There are four questions you can ask to help determine if your product or service needs to comply with the laws:
- What are you selling?
- Where are you selling it?
- Who will receive it?
- How will they use it?
6. Comply With Labeling Laws
Not surprisingly, safety standards vary from country to country. Generally speaking, you can’t just take your U.S.- or EU-compliant product and ship it into China without any changes. You must verify that it meets Chinese safety standards and complies with China’s labeling regulations.
I know it may sound strange to think that your home country’s laws would not be “good enough” for China and that you can just run your English text through Google translate and voila(!), you’ll be compliant. Err on the side of caution and review labeling laws and standards first.

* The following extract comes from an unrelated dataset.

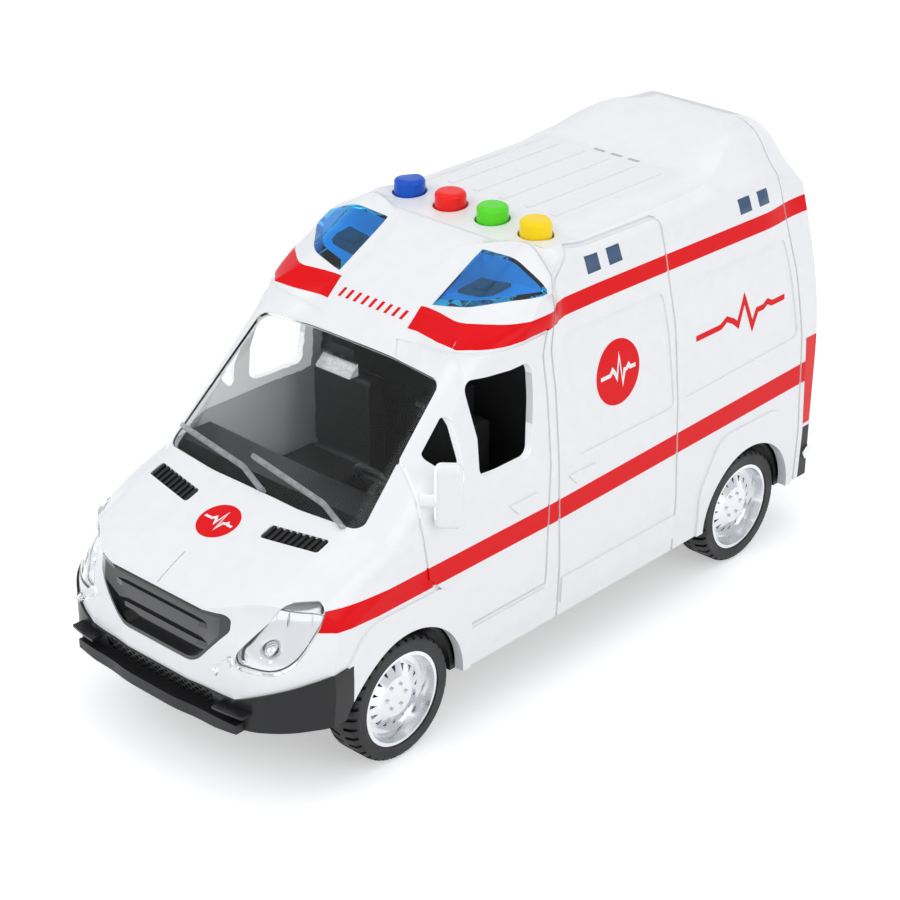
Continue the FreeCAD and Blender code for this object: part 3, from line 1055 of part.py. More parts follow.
# Outside mirrors
mirror_block = block("mirror_block", ("mirror_inner", "mirror_outer"),
                     (setback("mirror_setback"), setback("mirror_setback + mirror_length")),
                     ("mirror_low", "mirror_low + mirror_height"))
doc.recompute()
mirror_body = doc.addObject("Part::Fillet", "mirror_rounded")
mirror_body.Base = mirror_block
mirror_edges = range(1, len(mirror_block.Shape.Edges) + 1)
mirror_body.Edges = [(number, value("mirror_round"), value("mirror_round")) for number in mirror_edges]
stalk = rod("mirror_stalk", "mirror_stalk_radius",
            "mirror_inner + mirror_round - waist_half_width + mirror_stalk_reach",
            ("waist_half_width - mirror_stalk_reach", setback("mirror_setback + mirror_length / 2"),
             "mirror_low + mirror_stalk_rise"), wheel_x)
node("mirrors", both_sides("mirrors", cut("mirror", fused("mirror_on_stalk", mirror_body, stalk), outer)))

# Roof: push buttons in their holes, ribs and sound slots.
BUTTONS = (("blue", -1.5), ("red", -0.5), ("green", 0.5), ("yellow", 1.5))
roof_cuts = []
for colour, place in BUTTONS:
    x, y = "(button_pitch * %s)" % place, setback("button_setback")
    base = "(roof_height - shell_wall - button_flange_drop - button_flange_thickness)"
    roof_cuts.append(rod(colour + "_hole", "button_hole_radius", "3 * shell_wall + overrun",
                         (x, y, "roof_height - 3 * shell_wall")))
    cap = rod(colour + "_cap", "button_radius", "roof_height + button_rise - " + base, (x, y, base))
    doc.recompute()
    top = doc.addObject("Part::Fillet", colour + "_rounded")
    top.Base = cap
    crown = max(cap.Shape.Edges, key=lambda edge: edge.BoundBox.ZMin)
    index = [edge.isSame(crown) for edge in cap.Shape.Edges].index(True) + 1
    top.Edges = [(index, value("button_round"), value("button_round"))]
    flange = rod(colour + "_flange", "button_flange_radius", "button_flange_thickness", (x, y, base))
    node("button_" + colour, fused("button_" + colour, top, flange))
ribs = [block("rib%d" % number, ("rib_pitch * %d - rib_width / 2" % number, "rib_pitch * %d + rib_width / 2" % number),
              (setback("seam_setback + rib_start_run"), setback("hump_setback - rib_end_gap")),
              ("roof_height - shell_wall / 2", "roof_height + rib_rise")) for number in (-2, -1, 0, 1, 2)]
pane_zones = []
for group, first in enumerate((setback("seam_setback + pane_first_run"), seam_rear + " - pane_rear_gap")):
    for number in (0, 1):
        left = "%s + pane_pitch * %d" % (first, number)
        high = "(roof_height - pane_high_drop - pane_drop * %d)" % group
        low = high + " - pane_height"
        pane_zones.append(prism("pane_%d_%d" % (group, number), SIDE_VIEW, [
            (left + " + pane_lean", low), (left + " + pane_lean + pane_width", low),
            (left + " + pane_width", high), (left, high)]))
panes = fused("pane_zone", *pane_zones)
for number in (-1, 0, 1):
    roof_cuts.append(block("sound_slot%d" % (number + 1), (
        "slot_pitch * %d - slot_width / 2" % number, "slot_pitch * %d + slot_width / 2" % number),
        (setback("hump_setback - slot_gap"), setback("hump_setback - slot_gap + slot_length")),
        ("roof_height - 2 * shell_wall", "height + overrun")))
plain_box = cut("plain_box", common("middle_shell", walls, middle_piece), arches, panes, *roof_cuts)
node("box_shell", fused("box_shell", plain_box, *ribs))
node("side_panes", common("side_panes", clear_skin, panes))

doc.recompute()
os.makedirs("parts", exist_ok=True)
for item in doc.Objects:
    if "Invalid" in item.State or "Error" in item.State:
        raise RuntimeError("%s failed: %s" % (item.Name, item.State))
for name, item in nodes.items():
    if item.Shape.isNull() or not item.Shape.isValid():
        raise RuntimeError("%s has no valid shape" % name)
for name, item in nodes.items():
    shape = item.Shape
    print(name, len(shape.Solids), len(shape.Faces), round(shape.Volume), shape.BoundBox)
    shape.exportStep("parts/%s.step" % name)
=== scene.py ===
import json
import math

import bmesh
import bpy
from mathutils import Matrix, Vector
from mathutils.bvhtree import BVHTree


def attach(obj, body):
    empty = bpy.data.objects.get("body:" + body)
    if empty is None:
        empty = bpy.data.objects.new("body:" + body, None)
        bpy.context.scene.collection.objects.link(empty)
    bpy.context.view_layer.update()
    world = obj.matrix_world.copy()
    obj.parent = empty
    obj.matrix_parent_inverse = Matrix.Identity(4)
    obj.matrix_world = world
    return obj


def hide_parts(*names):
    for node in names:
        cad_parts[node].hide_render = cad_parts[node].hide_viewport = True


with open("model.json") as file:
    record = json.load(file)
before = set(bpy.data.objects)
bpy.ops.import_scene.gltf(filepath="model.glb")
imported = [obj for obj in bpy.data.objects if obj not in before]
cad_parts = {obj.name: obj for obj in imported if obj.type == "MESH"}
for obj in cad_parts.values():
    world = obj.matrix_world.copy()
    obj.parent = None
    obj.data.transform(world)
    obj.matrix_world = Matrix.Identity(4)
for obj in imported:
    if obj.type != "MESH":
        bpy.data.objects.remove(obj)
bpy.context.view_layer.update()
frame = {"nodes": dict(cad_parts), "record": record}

scene = bpy.context.scene
MM = 0.001
HALF = 103.7  # half the length in mm: a setback from the front end minus this is y
AXLES = {"front": 43.0 - HALF, "rear": 173.0 - HALF}
WHEEL_RADIUS = 15.6


def place(x, setback, z):
    """A point in metres from across, rearwards from the front end, and up, in mm."""
    return Vector((x, setback - HALF, z)) * MM


# Materials

class Nodes:
    """Short calls for building one material's node tree."""

    def __init__(self, name):
        self.material = bpy.data.materials.new(name)
        self.material.use_nodes = True
        self.tree = self.material.node_tree
        self.tree.nodes.clear()
        self.output = self.tree.nodes.new("ShaderNodeOutputMaterial")
        self.coordinates = self.tree.nodes.new("ShaderNodeTexCoord").outputs["Object"]

    def new(self, kind, **inputs):
        made = self.tree.nodes.new(kind)
        for key, item in inputs.items():
            self.put(made.inputs[key.replace("_", " ")], item)
        return made

    def put(self, socket, item):
        if isinstance(item, bpy.types.NodeSocket):
            self.tree.links.new(item, socket)
        else:
            socket.default_value = item

    def math(self, operation, *items):
        made = self.tree.nodes.new("ShaderNodeMath")
        made.operation = operation
        for socket, item in zip(made.inputs, items):
            self.put(socket, item)
        return made.outputs[0]

    def axes(self):
        return self.new("ShaderNodeSeparateXYZ", Vector=self.coordinates).outputs

    def noise(self, scale, detail=2.0):
        made = self.new("ShaderNodeTexNoise", Vector=self.coordinates, Scale=scale, Detail=detail)
        return made.outputs["Fac"]

    def ranged(self, fac, low, high, from_low=0.0, from_high=1.0):
        made = self.new("ShaderNodeMapRange", Value=fac)
        for key, item in (("From Min", from_low), ("From Max", from_high), ("To Min", low), ("To Max", high)):
            self.put(made.inputs[key], item)
        return made.outputs[0]

    def mix(self, fac, a, b):
        made = self.tree.nodes.new("ShaderNodeMix")
        made.data_type = "RGBA"
        self.put(made.inputs["Factor"], fac)
        self.put(made.inputs["A"], a)
        self.put(made.inputs["B"], b)
        return made.outputs["Result"]

    def bump(self, height, strength, distance, normal=None):
        made = self.new("ShaderNodeBump", Height=height, Strength=strength, Distance=distance)
        if normal is not None:
            self.put(made.inputs["Normal"], normal)
        return made.outputs[0]

    def principled(self, color, rough, **inputs):
        made = self.tree.nodes.new("ShaderNodeBsdfPrincipled")
        self.put(made.inputs["Base Color"], color)
        self.put(made.inputs["Roughness"], rough)
        for key, item in inputs.items():
            self.put(made.inputs[key.replace("_", " ")], item)
        return made.outputs[0]

    def finish(self, shader):
        self.tree.links.new(shader, self.output.inputs["Surface"])
        return self.material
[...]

Also, don’t rely on automatic translators to create labels or instructions. You never know what you’ll end up getting.
7. Understand Employment Laws
Chinese employment law differs considerably from U.S. law. If you plan on hiring people in China, it’s best to seek legal advice first. You don’t want to accidentally violate labor laws because you didn’t know what they were.
China recently announced restrictions on working with third-party employment agencies, meaning it might be in your company’s best interests to navigate the labor environment there yourself. Our international employment lawyers can help you hire or navigate the transition from a staffing agency to in-house hires.
8. Comply With Tax Rules
As a general rule, don’t mess with taxes in China. If you are going to be doing business with China or, even more so, within China, these issues are often relevant, particularly since Chinese laws on these can be so different from those to which you are accustomed.
China’s standard corporate income tax (CIT) rate is 25%, but some sectors have a reduced rate. CIT is also reduced in certain regions of the country. Your company is considered a tax resident enterprise (TRE) if it was incorporated under Chinese law or has an effective place of management in the country. As a TRE, the company needs to pay CIT. It also needs to pay value-added tax (VAT), which ranges from 3% to 13%.